Records from a collection =>
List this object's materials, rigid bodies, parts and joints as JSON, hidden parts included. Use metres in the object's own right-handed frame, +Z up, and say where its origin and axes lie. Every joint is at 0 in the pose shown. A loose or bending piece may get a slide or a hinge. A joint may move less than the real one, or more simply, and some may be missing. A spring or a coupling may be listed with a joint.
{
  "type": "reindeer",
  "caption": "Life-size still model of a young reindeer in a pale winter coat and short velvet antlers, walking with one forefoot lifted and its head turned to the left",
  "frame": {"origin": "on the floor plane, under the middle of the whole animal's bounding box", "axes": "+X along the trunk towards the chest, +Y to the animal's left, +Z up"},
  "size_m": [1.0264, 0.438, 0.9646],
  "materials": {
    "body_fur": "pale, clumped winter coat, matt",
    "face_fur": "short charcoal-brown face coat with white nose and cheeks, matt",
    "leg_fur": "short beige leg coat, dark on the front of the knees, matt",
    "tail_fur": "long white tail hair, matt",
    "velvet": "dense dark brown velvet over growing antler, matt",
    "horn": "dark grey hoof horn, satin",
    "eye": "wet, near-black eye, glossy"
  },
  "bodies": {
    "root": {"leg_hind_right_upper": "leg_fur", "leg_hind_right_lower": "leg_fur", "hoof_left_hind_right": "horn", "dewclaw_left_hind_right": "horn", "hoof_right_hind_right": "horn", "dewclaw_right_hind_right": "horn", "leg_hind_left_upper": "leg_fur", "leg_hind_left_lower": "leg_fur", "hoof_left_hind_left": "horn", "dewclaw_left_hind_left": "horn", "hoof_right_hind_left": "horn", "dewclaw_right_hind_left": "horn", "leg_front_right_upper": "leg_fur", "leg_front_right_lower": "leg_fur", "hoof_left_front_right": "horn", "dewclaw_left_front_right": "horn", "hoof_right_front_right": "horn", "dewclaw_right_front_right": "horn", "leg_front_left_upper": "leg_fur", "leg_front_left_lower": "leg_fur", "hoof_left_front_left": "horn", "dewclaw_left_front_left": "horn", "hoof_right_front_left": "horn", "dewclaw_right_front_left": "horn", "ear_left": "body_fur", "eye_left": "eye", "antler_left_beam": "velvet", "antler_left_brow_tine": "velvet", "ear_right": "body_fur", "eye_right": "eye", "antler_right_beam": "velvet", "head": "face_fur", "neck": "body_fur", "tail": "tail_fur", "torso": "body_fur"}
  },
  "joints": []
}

--

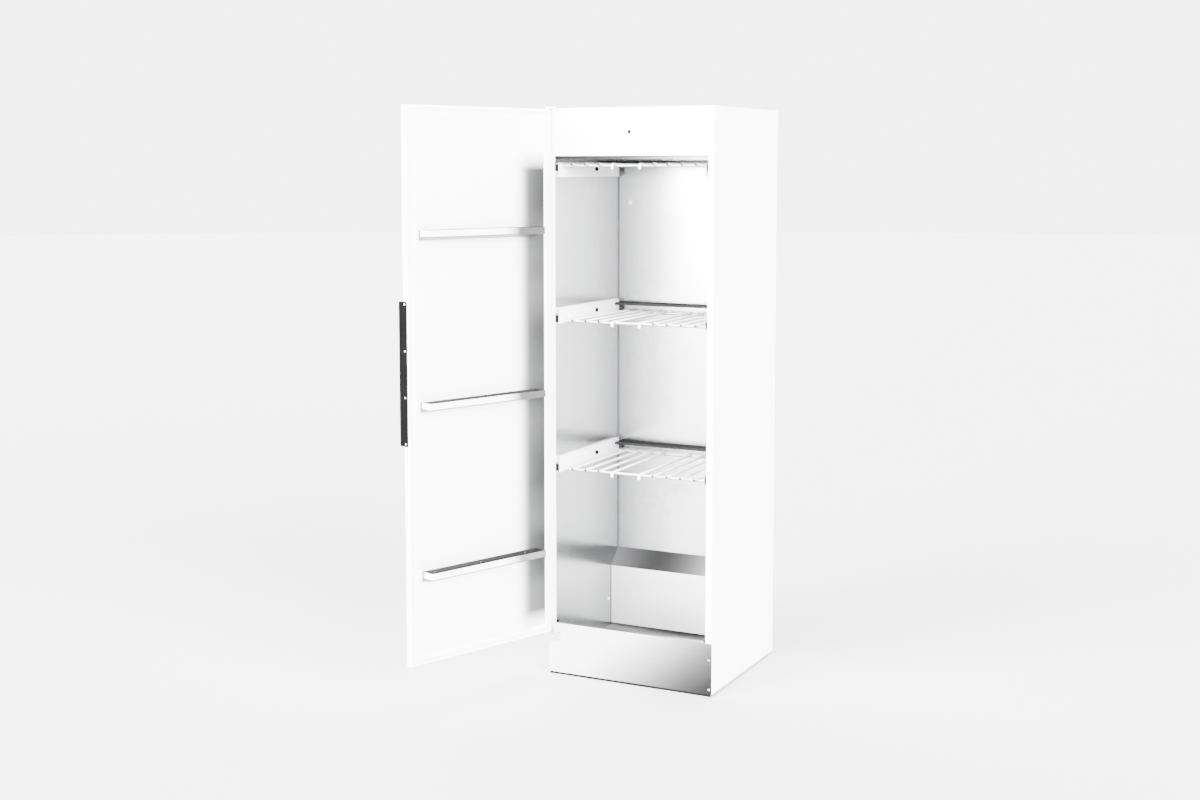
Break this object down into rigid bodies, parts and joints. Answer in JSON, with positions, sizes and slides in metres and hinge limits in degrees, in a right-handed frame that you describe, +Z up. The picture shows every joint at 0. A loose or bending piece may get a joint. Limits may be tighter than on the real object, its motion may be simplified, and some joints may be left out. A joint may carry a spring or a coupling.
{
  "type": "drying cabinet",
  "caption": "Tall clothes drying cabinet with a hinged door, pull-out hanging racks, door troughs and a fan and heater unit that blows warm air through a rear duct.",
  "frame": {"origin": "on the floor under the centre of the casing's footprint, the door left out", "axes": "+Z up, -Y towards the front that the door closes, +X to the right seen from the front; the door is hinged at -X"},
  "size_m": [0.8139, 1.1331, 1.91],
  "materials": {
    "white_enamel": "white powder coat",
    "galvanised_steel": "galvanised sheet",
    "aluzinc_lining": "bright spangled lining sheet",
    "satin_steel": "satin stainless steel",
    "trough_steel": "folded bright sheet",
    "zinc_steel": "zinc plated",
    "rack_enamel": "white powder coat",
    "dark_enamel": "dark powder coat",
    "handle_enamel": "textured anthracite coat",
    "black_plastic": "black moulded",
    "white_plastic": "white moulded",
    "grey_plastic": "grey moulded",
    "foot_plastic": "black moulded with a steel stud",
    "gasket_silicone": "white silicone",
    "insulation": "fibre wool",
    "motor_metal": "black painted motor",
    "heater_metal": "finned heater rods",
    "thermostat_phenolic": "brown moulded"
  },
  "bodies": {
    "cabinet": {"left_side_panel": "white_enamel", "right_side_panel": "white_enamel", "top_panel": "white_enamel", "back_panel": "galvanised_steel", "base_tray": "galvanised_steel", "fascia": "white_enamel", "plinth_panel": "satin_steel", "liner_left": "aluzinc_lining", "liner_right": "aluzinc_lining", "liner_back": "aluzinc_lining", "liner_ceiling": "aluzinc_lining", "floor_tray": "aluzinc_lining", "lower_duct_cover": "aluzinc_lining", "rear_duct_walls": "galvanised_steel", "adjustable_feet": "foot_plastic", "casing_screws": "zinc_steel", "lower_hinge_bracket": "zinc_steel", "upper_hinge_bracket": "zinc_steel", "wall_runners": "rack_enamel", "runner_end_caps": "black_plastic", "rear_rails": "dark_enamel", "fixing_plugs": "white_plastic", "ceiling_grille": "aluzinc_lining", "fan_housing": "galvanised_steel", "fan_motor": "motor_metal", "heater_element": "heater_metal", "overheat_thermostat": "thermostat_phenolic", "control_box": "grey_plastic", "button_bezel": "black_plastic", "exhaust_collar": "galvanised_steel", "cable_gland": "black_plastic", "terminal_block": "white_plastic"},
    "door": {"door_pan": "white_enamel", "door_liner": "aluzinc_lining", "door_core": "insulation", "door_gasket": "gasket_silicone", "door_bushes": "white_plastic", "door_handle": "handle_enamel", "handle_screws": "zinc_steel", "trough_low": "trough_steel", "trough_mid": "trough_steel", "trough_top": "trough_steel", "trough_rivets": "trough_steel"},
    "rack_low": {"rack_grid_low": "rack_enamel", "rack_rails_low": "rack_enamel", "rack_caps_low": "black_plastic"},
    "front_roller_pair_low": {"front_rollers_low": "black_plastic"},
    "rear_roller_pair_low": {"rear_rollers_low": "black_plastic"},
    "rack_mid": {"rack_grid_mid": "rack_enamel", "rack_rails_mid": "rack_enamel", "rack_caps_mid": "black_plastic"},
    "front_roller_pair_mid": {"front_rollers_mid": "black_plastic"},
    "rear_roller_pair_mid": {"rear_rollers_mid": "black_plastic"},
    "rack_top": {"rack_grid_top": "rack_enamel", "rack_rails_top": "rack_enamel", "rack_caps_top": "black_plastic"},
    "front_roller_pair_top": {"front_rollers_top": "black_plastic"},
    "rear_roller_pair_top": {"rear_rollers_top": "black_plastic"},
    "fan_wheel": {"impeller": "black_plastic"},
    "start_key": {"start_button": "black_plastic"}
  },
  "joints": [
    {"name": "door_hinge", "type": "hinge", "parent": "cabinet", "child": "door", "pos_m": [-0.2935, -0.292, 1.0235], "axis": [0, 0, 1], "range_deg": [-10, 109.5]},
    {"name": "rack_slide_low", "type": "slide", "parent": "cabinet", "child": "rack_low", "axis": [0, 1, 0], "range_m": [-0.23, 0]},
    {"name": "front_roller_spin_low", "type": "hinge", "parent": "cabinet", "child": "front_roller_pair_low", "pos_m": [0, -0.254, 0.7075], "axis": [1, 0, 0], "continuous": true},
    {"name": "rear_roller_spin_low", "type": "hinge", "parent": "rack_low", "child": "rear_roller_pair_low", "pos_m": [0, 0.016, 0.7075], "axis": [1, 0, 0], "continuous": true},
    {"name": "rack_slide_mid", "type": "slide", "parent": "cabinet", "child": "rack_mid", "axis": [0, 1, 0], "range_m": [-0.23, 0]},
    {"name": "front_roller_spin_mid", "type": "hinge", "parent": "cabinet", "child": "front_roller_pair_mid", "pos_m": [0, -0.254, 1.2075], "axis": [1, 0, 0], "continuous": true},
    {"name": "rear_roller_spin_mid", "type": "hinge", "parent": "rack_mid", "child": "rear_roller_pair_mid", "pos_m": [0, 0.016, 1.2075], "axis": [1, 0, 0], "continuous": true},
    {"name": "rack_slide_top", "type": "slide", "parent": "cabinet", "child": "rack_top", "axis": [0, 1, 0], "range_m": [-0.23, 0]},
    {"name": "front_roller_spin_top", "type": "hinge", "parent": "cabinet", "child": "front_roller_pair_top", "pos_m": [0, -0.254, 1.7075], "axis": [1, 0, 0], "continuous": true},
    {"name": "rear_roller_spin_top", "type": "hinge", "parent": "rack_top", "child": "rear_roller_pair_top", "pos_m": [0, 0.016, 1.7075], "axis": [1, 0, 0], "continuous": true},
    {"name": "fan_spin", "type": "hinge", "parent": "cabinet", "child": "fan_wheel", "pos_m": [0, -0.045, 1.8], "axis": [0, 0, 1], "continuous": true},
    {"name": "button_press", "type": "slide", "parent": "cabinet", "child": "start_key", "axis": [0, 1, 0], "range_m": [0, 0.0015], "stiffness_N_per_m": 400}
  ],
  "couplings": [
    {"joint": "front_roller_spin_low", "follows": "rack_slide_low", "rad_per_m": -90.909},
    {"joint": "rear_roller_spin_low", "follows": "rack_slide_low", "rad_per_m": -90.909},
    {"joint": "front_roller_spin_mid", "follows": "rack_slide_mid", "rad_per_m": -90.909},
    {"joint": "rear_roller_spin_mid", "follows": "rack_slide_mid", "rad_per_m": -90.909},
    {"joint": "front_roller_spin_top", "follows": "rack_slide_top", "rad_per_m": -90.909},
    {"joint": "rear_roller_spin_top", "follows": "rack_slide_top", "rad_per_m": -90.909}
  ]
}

What you are asked to do =>
Read through the entries and copy every line that includes "joints".

Reply to the task =>
List this object's materials, rigid bodies, parts and joints as JSON, hidden parts included. Use metres in the object's own right-handed frame, +Z up, and say where its origin and axes lie. Every joint is at 0 in the pose shown. A loose or bending piece may get a slide or a hinge. A joint may move less than the real one, or more simply, and some may be missing. A spring or a coupling may be listed with a joint.
  "joints": []
Break this object down into rigid bodies, parts and joints. Answer in JSON, with positions, sizes and slides in metres and hinge limits in degrees, in a right-handed frame that you describe, +Z up. The picture shows every joint at 0. A loose or bending piece may get a joint. Limits may be tighter than on the real object, its motion may be simplified, and some joints may be left out. A joint may carry a spring or a coupling.
  "joints": [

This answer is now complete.